El lapicero mágico

Alberto Bejarano Ávila

Siempre quise divagar libremente sobre temas que suelen abordarse con contertulios en cotilleos casuales. Dudé en hacerlo al pensar que podría ser tachado de resentido o “cositero” o que darle asueto a mí firme intención de opinar de modo respetuoso, propositivo y, en lo posible, sin hurgar en lugares comunes, pudiera enviciarme al tono irónico, injurioso y fanático que suele estilarse en los “tinteaderos” donde, sépase, se elabora un exquisito coctel de fábulas, verdades y prejuicios.

Inicio asueto aludiendo al milagro metamórfico del lapicero mágico que ocurre cuando un elegido o nombrado se posesiona del cargo. Aquel, cuya inteligencia lindera la media de todos nosotros (a veces su CI parece menor), al firmar el acta, como por ósmosis, el lapicero utilizado le transmite un talento pasmoso que lo hace neo sabio, su simpatía muta a soberbia, se vuelve sordo y su palabra es dogma que inhibe toda opinión, hasta cuando lo relevan y regresa adonde nos, los del común.

Los no elegidos ni nombrados que admiramos y envidiamos tal prodigio, podríamos unirnos para exigir dotación de lápices mágicos a efectos de obtener esa fina inteligencia que permite elaborar discursos célebres sobre el progreso tolimense y así revalidar la aguda treta lampedusiana de que “todo cambie para que nada cambie”.

Se colige entonces que los nocivos efectos producidos por la idoneidad que inocula aquel bolígrafo mágico son básicamente dos: que la región se mantenga al margen de la modernidad y que “el mundo continúe siendo ancho y ajeno”, sobre todo ajeno.

Acá algunos somos inefables. Creemos que pensamos porque coreamos lo que piensan en Bogotá o Washington; no nos oímos entre nosotros, pero oímos bien a fuereños que poco dicen; pedimos diálogo pero sólo obedecemos el monólogo del “poder”; cabalgamos en ancas creyendo llevar las riendas del futuro; hacemos apología de innovación y modernidad pero obramos con practicidad decimonónica; queremos plato distinto pero sin cambiar de receta y menos de ingredientes.

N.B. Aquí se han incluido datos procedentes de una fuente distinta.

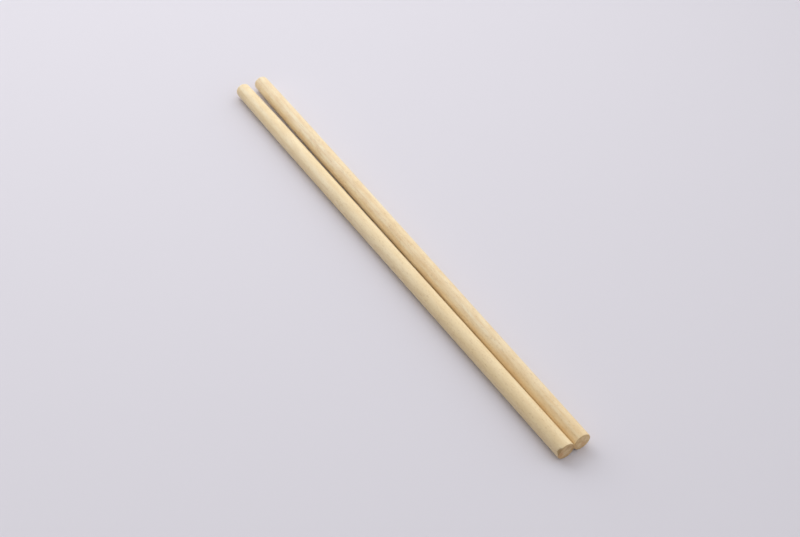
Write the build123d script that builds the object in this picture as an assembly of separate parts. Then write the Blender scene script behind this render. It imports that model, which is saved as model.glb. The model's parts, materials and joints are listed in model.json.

Creo que nadie se indignará con la crítica constructiva y menos quien sabiendo que “como vamos, vamos mal”, igual sabrá que tal desdicha no deriva de la mala suerte sino de desvíos históricos que impiden climas propicios para encarar con rigor intelectual, académico, técnico y político el asunto del desarrollo y sabrá también que una sana intención de construir colectivamente el futuro exige cambiar arraigados y equivocados paradigmas e ignorar las majaderas veleidades burocráticas.

¿Cómo cambiar? A quienes desean que el Tolima salga del atolladero respetuosamente les sugiero escuchar opiniones hoy tildadas de idealistas y no concretas; abrirse al diálogo serio y continuado; asumir tareas de progreso con espíritu incluyente y visión sistémica; reconocernos en la diversidad cultural y geopolítica del territorio; concebir una arquitectura de progreso pertinente y focalizada; construir ejes integradores para avivar las sinergias; reinventar la democracia y el ejercicio político sobre tesis autonómicas. Seguro que por ahí es la cosa; solo faltaría un poco de buena voluntad.

Adenda: Por convicción votaré No a la megamineria en Ibagué. Nuestros nietos y bisnietos obligan hoy decisiones políticas maduras que les garanticen en el futuro agua suficiente y no contaminada, un medio ambiente inmejorable y sostenible y ausencia del espurio interés foráneo sobre nuestros recursos. Repudiaré todo interés politiquero en este ejercicio de poder ciudadano y expreso que el mío será voto tácito contra el centralismo mezquino y prohijador de riqueza extrema corporativa que atiza sin misericordia el desconcierto y la pobreza extrema en comunidades regionales.